▼▼▼
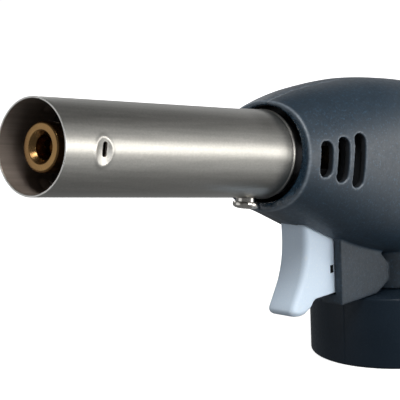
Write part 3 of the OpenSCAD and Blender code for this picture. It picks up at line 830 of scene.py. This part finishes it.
for c in (math.pi, math.pi + 2 * math.pi / 3, math.pi - 2 * math.pi / 3):
    near = c == math.pi
    sl = [(d, -h if near else h) for d, h in slot_outline(12.1, 3.5 if near else 2.4, 1.2 if near else 0.6, 10)]
    boolean(tube, tilted([(d, h + (-0.45 if c == math.pi else 0.45)) for d, h in sl], c, 8.0, 12.5))
boolean(tube, bar("bore", T(73.4, 0, -14), T(73.4, 0, -6), 1.3, 32))
shade(tube, 42)
finish(tube, "housing", "stainless_tube", M["tube"], "burner_tube")
tube.data.materials.append(M["tube_in"])
tube.data.materials.append(M["tube_rim_highlight"])
for f in tube.data.polygons:
    x, y, z = f.center / MM
    x, z = x + MOUTH_X, z - MOUTH_Z
    d, r = x * CT - z * ST, math.hypot(y, x * ST + z * CT)
    # the rim faces at the mouth take the bright painted-highlight steel
    if d < 0.14:
        f.material_index = 2
    elif r < RO - 0.2 and not (8.6 < d < 14.6 and f.normal.dot(Vector((0, y, x * ST + z * CT))) > 0):
        f.material_index = 1

# ------------------------------------------------------------------ burner head, turned from brass
hp = [(2.75, 1.25), (3.8, 0.0), (5.65, 0.0), (5.65, 14.6), (4.8, 15.4), (4.05, 15.4), (4.05, 10.1), (1.9, 10.1), (1.9, 6.4), (2.75, 5.4)]
head = lathe("burner_head_turned", fillet(hp, [0.3, 0.22, 0.6, 0.3, 0.2, 0.2, 0.1, 0.1, 0.3, 0.3], 6), on_tube(2.8), 128)
finish(head, "housing", "burner_brass", M["burner_brass"], "burner_head")

# ------------------------------------------------------------------ screws


def cross(name, place, depth0, depth1, size, width):
    o = [(-size, -width), (-width, -width), (-width, -size), (width, -size), (width, -width), (size, -width),
         (size, width), (width, width), (width, size), (-width, size), (-width, width), (-size, width)]
    o = np.array(o, float)
    return loft(name, [place(o[:, 0] * f, o[:, 1] * f, np.full(len(o), z)) for z, f in ((depth0, 1.0), (depth1, 0.72))])


def pan_screw(name, place, head_r, head_h, shank_r, length, thread=True, recess=1.6, tap=0.55):
    """A pan head at along = 0 (top) to head_h, then the shank. Along runs into the work."""
    dome = [(0.02, 0.0)]
    for k in range(1, 9):
        a = k / 8 * math.pi / 2
        dome.append((head_r * (0.45 + 0.55 * math.sin(a)), head_h * 0.55 * (1 - math.cos(a)) ** 1.0))
    dome += [(head_r, head_h * 0.85), (head_r - 0.12, head_h)]
    prof = dome + [(shank_r + 0.1, head_h)]
    if thread:
        z = head_h + 0.4
        while z < length - 0.6:
            prof += [(shank_r - 0.22, z), (shank_r, z + 0.2), (shank_r - 0.22, z + 0.4)]
            z += 0.55
    prof += [(shank_r - 0.15, length - 0.4), (0.02, length)]
    ob = lathe(name, prof, place, 56, smooth=30)
    boolean(ob, cross("recess", place, -0.2, head_h * 0.72, recess, tap / 2))
    shade(ob, 30)
    return ob


def up_tube(u, v, w):
    """Along = 0 is the lowest face of the tube screw's head, running up to the axis."""
    c, s_ = math.cos(math.radians(20)), math.sin(math.radians(20))
    return T(73.4 + u * c - v * s_, u * s_ + v * c, -13.7 + w)


sc = pan_screw("tube_screw_turned", up_tube, 3.3, 1.7, 1.0, 5.0, recess=2.0, tap=0.9)
finish(sc, "housing", "zinc_steel", M["screw"], "tube_screw")
joined = None
for i, (x, z) in enumerate(POSTS + [NECK_POST]):
    def place(u, v, w, x=x, z=z):
        return np.stack([x + u, 5.1 - w + 0 * u, z + v], -1)
    o = pan_screw("housing_screw_%d" % i, place, 1.95, 1.55, 1.15, 11.0, recess=1.2, tap=0.5)
    if joined is None:
        joined = o
    else:
        boolean(joined, o, "UNION")
joined.name = "housing_screws_turned"
shade(joined, 30)
finish(joined, "housing", "zinc_steel", M["zinc"], "housing_screws")
# ------------------------------------------------------------------ knob: moulded, with rounded flutes
KR = 12.5
kp = fillet([(2.85, 0), (10.7, 0), (10.7, 2.4), (8.9, 2.8), (8.9, 6.4), (KR, 6.4), (KR, 20.4), (6.2, 20.4), (6.2, 19), (0.05, 19), (0.05, 17.3), (2.85, 17.3)],
            [0.2, 0.3, 0.4, 0.2, 0.3, 1.0, 1.4, 0.35, 0.1, 0, 0, 0.1], 7)
dense = []
for i in range(len(kp)):
    a, b = kp[i], kp[(i + 1) % len(kp)]
    n = max(1, int(np.linalg.norm(b - a) / 1.2))
    dense += [a + (b - a) * k / n for k in range(n)]
kp = np.array(dense)


def knob_radius(r, z, a):
    w = 0.5 + 0.5 * math.cos(16 * a)
    flute = 0.85 * w ** 2.2
    side = np.clip((r - 9.4) / 2.2, 0, 1) * np.clip((z - 7.4) / 1.6, 0, 1)
    return r - flute * side


knob = lathe("regulator_knob_moulded", kp, on_tube(157.6), 320, smooth=50, radius=knob_radius)
flat = cuboid("flat", 3.6, 17.3, -3, 3, 2.2, 3.4, place=lambda x, y, z: T(157.6 + x, y, z))
boolean(knob, flat, "UNION")
shade(knob, 50)
finish(knob, "knob", "trigger_plastic", M["trigger"], "regulator_knob")
cp = fillet([(0.05, 0), (6, 0), (6, 1.8), (3.6, 1.8), (3.2, 1.55), (0.05, 1.55)], [0, 0.2, 0.5, 0.2, 0.3, 0], 5)
cap = lathe("knob_cap_moulded", cp, on_tube(176.65), 96)
finish(cap, "knob", "housing_plastic", M["cap"], "knob_cap")

# ------------------------------------------------------------------ return spring
turns, steps, k = 4, 28, 10
rings = []
for i in range(turns * steps + 1):
    a = 2 * math.pi * i / steps
    x = -37.65 + 5.2 * i / (turns * steps)
    rings.append([(x + 0.25 * math.sin(b), (2.75 + 0.25 * math.cos(b)) * math.cos(a), 34.6 + (2.75 + 0.25 * math.cos(b)) * math.sin(a))
                  for b in np.linspace(0, 2 * math.pi, k, endpoint=False)])
spring = loft("trigger_spring_coiled", rings, smooth=60)
finish(spring, "housing", "zinc_steel", M["zinc"], "trigger_spring")
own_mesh(spring)

# ------------------------------------------------------------------ CAD nodes that stay, with finished materials and softened edges
STAY = {
    "bayonet_plate": ("zinc_steel", "zinc", 0.15), "inlet_nozzle": ("brass", "brass", 0.1), "inlet_seal": ("seal_rubber", "rubber", 0.15),
    "valve_body": ("brass", "brass", 0.2), "valve_spindle": ("zinc_steel", "zinc", 0.1), "spindle_seals": ("seal_rubber", "rubber", 0.1),
    "gland_nut": ("brass", "brass", 0.2), "gas_jet": ("brass", "brass", 0.1), "jet_filter": ("sintered_bronze", "bronze", 0.05),
    "tube_holder": ("diecast_zinc", "cast", 0.2), "mixing_tube": ("brass", "brass", 0.1), "flame_disc": ("dark_steel", "dark_steel", 0.1),
    "screw_washer": ("zinc_steel", "screw", 0.08), "plate_screws": ("zinc_steel", "zinc", 0.05), "electrode_rod": ("zinc_steel", "zinc", 0.05),
    "electrode_insulator": ("white_ceramic", "ceramic", 0.1), "ignition_lead": ("lead_silicone", "lead", 0),
    "earth_strip": ("brass", "brass", 0.05), "piezo_body": ("igniter_plastic", "igniter", 0.25), "piezo_plunger": ("plunger_plastic", "plunger", 0.15),
}
for node, (slot, mat, bevel) in STAY.items():
    ob = NODES[node]
    ob.data.materials.clear()
    ob.data.materials.append(M[mat])
    if bevel:
        m = ob.modifiers.new("edges", "BEVEL")
        m.width = bevel * MM
        m.segments = 2
        m.limit_method = "ANGLE"
        m.angle_limit = math.radians(40)
        m.harden_normals = True

# ------------------------------------------------------------------ floor, light
floor = add_mesh("floor", [(-6000, -6000, -0.05), (6000, -6000, -0.05), (6000, 6000, -0.05), (-6000, 6000, -0.05)], [(0, 1, 2, 3)])
rings = [[(5800 * math.cos(e) * math.cos(a), 5800 * math.cos(e) * math.sin(a), 5800 * math.sin(e) - 40)
          for a in np.linspace(0, 2 * math.pi, 64, endpoint=False)] for e in np.radians([-70, -40, -15, 0, 15, 35, 60, 85])]
dome = loft("backdrop", rings)
for ob, glow in ((floor, 0.87), (dome, 1.0)):
    fm = Nodes(ob.name + "_paper")
    fm.bsdf.inputs["Emission Color"].default_value = (1, 1, 1, 1)
    fm.bsdf.inputs["Emission Strength"].default_value = glow
    ob.data.materials.append(fm.done((0.9, 0.9, 0.9) if ob is floor else (0.02, 0.02, 0.02), 0.9, None, 0.0, 0.0))
    ob.visible_diffuse = False
    ob.visible_glossy = False
    ob.visible_shadow = False

world = bpy.data.worlds.new("studio")
SC.world = world
world.use_nodes = True
wt = world.node_tree
bg = wt.nodes["Background"]
tc = wt.nodes.new("ShaderNodeTexCoord")


def wmath(op, a, b):
    n = wt.nodes.new("ShaderNodeMath")
    n.operation = op
    for i, v in enumerate((a, b)):
        if isinstance(v, (int, float)):
            n.inputs[i].default_value = v
        else:
            wt.links.new(v, n.inputs[i])
    return n.outputs[0]


def wspan(value, lo, hi, a, b):
    n = wt.nodes.new("ShaderNodeMapRange")
    n.interpolation_type = "SMOOTHSTEP"
    wt.links.new(value, n.inputs["Value"])
    for k, v in (("From Min", lo), ("From Max", hi), ("To Min", a), ("To Max", b)):
        n.inputs[k].default_value = v
    return n.outputs[0]


def wdot(direction):
    n = wt.nodes.new("ShaderNodeVectorMath")
    n.operation = "DOT_PRODUCT"
    wt.links.new(tc.outputs["Generated"], n.inputs[0])
    n.inputs[1].default_value = tuple(direction)
    return n.outputs["Value"]


up = wdot((0, 0, 1))
level = wmath("ABSOLUTE", wmath("ADD", up, 0.05), 0)
wall = wmath("MULTIPLY", wspan(level, 0.41, 0.59, 1.0, 0.0), wspan(wdot((0.917, -0.40, 0)), 0.2, 0.6, 0.0, 1.0))
ambient = wspan(up, 0.2, 0.6, 0.165, 0.10)
light = wmath("ADD", ambient, wmath("MULTIPLY", wall, 0.45))
low = wmath("MULTIPLY", wspan(wmath("ABSOLUTE", wmath("ADD", up, 0.61), 0), 0.06, 0.24, 1.0, 0.0),
            wspan(wdot((0.917, -0.40, 0)), 0.35, 0.65, 0.0, 1.0))
light = wmath("ADD", light, wmath("MULTIPLY", low, 0.14))
light = wmath("ADD", light, wspan(wdot((-0.82, 0.57, 0.11)), 0.90, 0.97, 0.0, 0.7))
bg.inputs["Color"].default_value = (0.97, 0.985, 1, 1)
wt.links.new(light, bg.inputs["Strength"])


def softbox(name, pos, target, size, radiance, color=(1, 1, 1)):
    """An area light given by how bright its face is."""
    d = bpy.data.lights.new(name, "AREA")
    d.shape, d.size, d.size_y, d.color = "RECTANGLE", size[0], size[1], color
    d.energy = radiance * math.pi * size[0] * size[1]
    o = bpy.data.objects.new(name, d)
    o.location = pos
    o.rotation_euler = (Vector(target) - Vector(pos)).to_track_quat("-Z", "Y").to_euler()
    SC.collection.objects.link(o)
    return o


softbox("key", (0.70, -0.66, 0.05), (-0.06, 0, 0.065), (1.5, 0.25), 2.4, (1.0, 0.985, 0.95))
softbox("front", (-0.30, -0.42, 0.84), (-0.06, 0, 0.05), (0.35, 0.35), 12.0, (1.0, 0.99, 0.97))
softbox("side", (-0.22, -0.95, 0.36), (-0.04, 0, 0.03), (0.5, 0.4), 4.8, (0.98, 0.99, 1.0))
softbox("mid", (0.40, -0.90, 0.10), (-0.02, 0, 0.06), (0.5, 0.36), 2.3, (1.0, 0.98, 0.95))
softbox("back", (0.25, 0.95, 0.45), (-0.03, 0, 0.07), (1.0, 0.4), 2.4)

SC.view_settings.view_transform = "Standard"
SC.view_settings.look = "None"
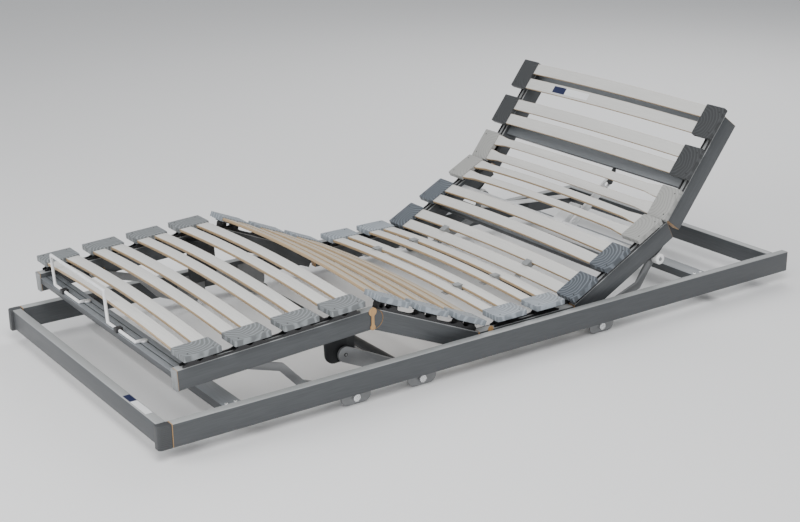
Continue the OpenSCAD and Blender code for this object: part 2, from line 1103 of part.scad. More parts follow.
module back_lift_tube() {
    color("slategray")
        lift_tube([back_lever_pivot[0], back_lever_pivot[2]]);
}

module back_lift_arms() {
    root = [back_lever_pivot[0], back_lever_pivot[2]];
    end = [roller_c[0], roller_c[2]];
    bend = root + [176, 62];
    elbow = root + [204, 104];
    color("slategray")
        both_sides()
            difference() {
                union() {
                    across(back_arm_in, back_arm_out)
                        union() {
                            translate(root)
                                circle(tube_r + 3);
                            link(root, bend, back_arm_r, back_arm_r);
                            link(bend, elbow, back_arm_r, back_arm_r);
                            link(elbow, end, back_arm_r, back_arm_r);
                        }
                    rod(end, pin_r, back_arm_in + 1, section_out - 1);
                }
                rod(root, tube_r, back_arm_in - 1, back_arm_out + 1);
            }
}

module back_roller() {
    difference() {
        rod([roller_c[0], roller_c[2]], roller_r, section_in + 1, section_out - 2);
        rod([roller_c[0], roller_c[2]], pin_r + pin_fit, section_in, section_out);
    }
}

module back_roller_near() {
    color("white")
        mirror([0, 1, 0])
            back_roller();
}

module back_roller_far() {
    color("white")
        back_roller();
}

// ---------- head section ----------

module head_rail() {
    at_head()
        section_rail(end_gap / 2, head_l, back_h);
}

module head_rail_near() {
    color("dimgray")
        mirror([0, 1, 0])
            head_rail();
}

module head_rail_far() {
    color("dimgray")
        head_rail();
}

module head_cross_board() {
    color("dimgray")
        at_head()
            for (x = [head_board_s, head_l - 54])
                translate([x, -section_in, -28])
                    cube([50, 2 * section_in, 16]);
}

// The turning leaves of the head hinge, and the clamp that holds the strut's upper pin
module head_brackets() {
    color("darkgray")
        at_head() {
            both_sides()
                bore_leaf(1);
            across(strut_y - strut_t / 2 - 6, strut_y - strut_t / 2 - turn_gap)
                link([head_board_s - 6, -21], [strut_end_s, strut_end_d], 6, 9);
            rod([strut_end_s, strut_end_d], pin_r, strut_y - strut_t / 2 - 4, strut_y + strut_t / 2 + 2);
        }
}

module head_mounts() {
    at_head()
        mounts(head_first, head_pairs);
}

module head_caps() {
    at_head()
        caps(head_first, head_pairs, "gray");
}

module head_slats() {
    at_head()
        slats(head_first, head_pairs);
}

// ---------- the nodes ----------

side_rail_near();
side_rail_far();
foot_cross_rail();
head_cross_rail();
corner_caps();
tie_boards();
frame_hangers();
support_brackets();
pivot_bolts();
seat_rails();
seat_hinges();
seat_mounts();
seat_caps();
seat_slats();
seat_slider_1_near();
seat_slider_1_far();
seat_slider_2_near();
seat_slider_2_far();
back_slider_near();
back_slider_far();
thigh_rail_near();
thigh_rail_far();
thigh_hinges();
thigh_mounts();
thigh_caps();
thigh_slats();
calf_rail_near();
calf_rail_far();
calf_foot_board();
calf_end_caps();
calf_mounts();
calf_caps();
calf_slats();
knee_plates();
mattress_retainer();
retainer_clips();
foot_stay_near();
foot_stay_far();
foot_lift_tube();
foot_lift_arms();
back_rail_near();
back_rail_far();
back_cross_board();
back_brackets();
back_mounts();
back_caps();
back_slats();
strut_anchor();
head_strut();
back_lift_tube();
back_lift_arms();
back_roller_near();
back_roller_far();
head_rail_near();
head_rail_far();
head_cross_board();
head_brackets();
head_mounts();
head_caps();
head_slats();
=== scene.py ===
"""Adjustable slatted bed base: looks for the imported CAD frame, laid out as an add-on."""

import json
import math

import bmesh
import bpy
from mathutils import Matrix, Vector

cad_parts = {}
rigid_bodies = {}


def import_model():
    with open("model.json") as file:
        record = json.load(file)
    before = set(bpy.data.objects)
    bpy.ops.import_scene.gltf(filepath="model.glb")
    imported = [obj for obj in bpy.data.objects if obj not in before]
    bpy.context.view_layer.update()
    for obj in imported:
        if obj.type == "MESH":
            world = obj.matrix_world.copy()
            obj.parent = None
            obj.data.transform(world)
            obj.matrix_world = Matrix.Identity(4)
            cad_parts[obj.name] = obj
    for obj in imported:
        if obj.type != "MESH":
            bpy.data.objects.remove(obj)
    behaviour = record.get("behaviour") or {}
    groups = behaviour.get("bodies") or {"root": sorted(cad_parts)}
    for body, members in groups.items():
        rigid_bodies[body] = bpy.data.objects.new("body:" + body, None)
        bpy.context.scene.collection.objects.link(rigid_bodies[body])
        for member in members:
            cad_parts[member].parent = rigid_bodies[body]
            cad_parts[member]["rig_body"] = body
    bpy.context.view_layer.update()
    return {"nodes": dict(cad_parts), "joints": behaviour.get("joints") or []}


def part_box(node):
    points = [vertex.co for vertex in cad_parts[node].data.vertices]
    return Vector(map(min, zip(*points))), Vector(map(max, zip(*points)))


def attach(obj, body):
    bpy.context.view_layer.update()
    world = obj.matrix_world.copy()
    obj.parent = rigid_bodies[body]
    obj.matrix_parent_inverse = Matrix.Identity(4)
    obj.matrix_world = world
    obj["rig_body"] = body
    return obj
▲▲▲
• _SHORT EXERCISE_: Extract exactly the run of lines beginning at the line with "back_slats();" and ending at the line with "points = [vertex.co", including both ends and nothing beyond them.

• _EXPECTED ANSWER_:
back_slats();
strut_anchor();
head_strut();
back_lift_tube();
back_lift_arms();
back_roller_near();
back_roller_far();
head_rail_near();
head_rail_far();
head_cross_board();
head_brackets();
head_mounts();
head_caps();
head_slats();
=== scene.py ===
"""Adjustable slatted bed base: looks for the imported CAD frame, laid out as an add-on."""

import json
import math

import bmesh
import bpy
from mathutils import Matrix, Vector

cad_parts = {}
rigid_bodies = {}


def import_model():
    with open("model.json") as file:
        record = json.load(file)
    before = set(bpy.data.objects)
    bpy.ops.import_scene.gltf(filepath="model.glb")
    imported = [obj for obj in bpy.data.objects if obj not in before]
    bpy.context.view_layer.update()
    for obj in imported:
        if obj.type == "MESH":
            world = obj.matrix_world.copy()
            obj.parent = None
            obj.data.transform(world)
            obj.matrix_world = Matrix.Identity(4)
            cad_parts[obj.name] = obj
    for obj in imported:
        if obj.type != "MESH":
            bpy.data.objects.remove(obj)
    behaviour = record.get("behaviour") or {}
    groups = behaviour.get("bodies") or {"root": sorted(cad_parts)}
    for body, members in groups.items():
        rigid_bodies[body] = bpy.data.objects.new("body:" + body, None)
        bpy.context.scene.collection.objects.link(rigid_bodies[body])
        for member in members:
            cad_parts[member].parent = rigid_bodies[body]
            cad_parts[member]["rig_body"] = body
    bpy.context.view_layer.update()
    return {"nodes": dict(cad_parts), "joints": behaviour.get("joints") or []}


def part_box(node):
    points = [vertex.co for vertex in cad_parts[node].data.vertices]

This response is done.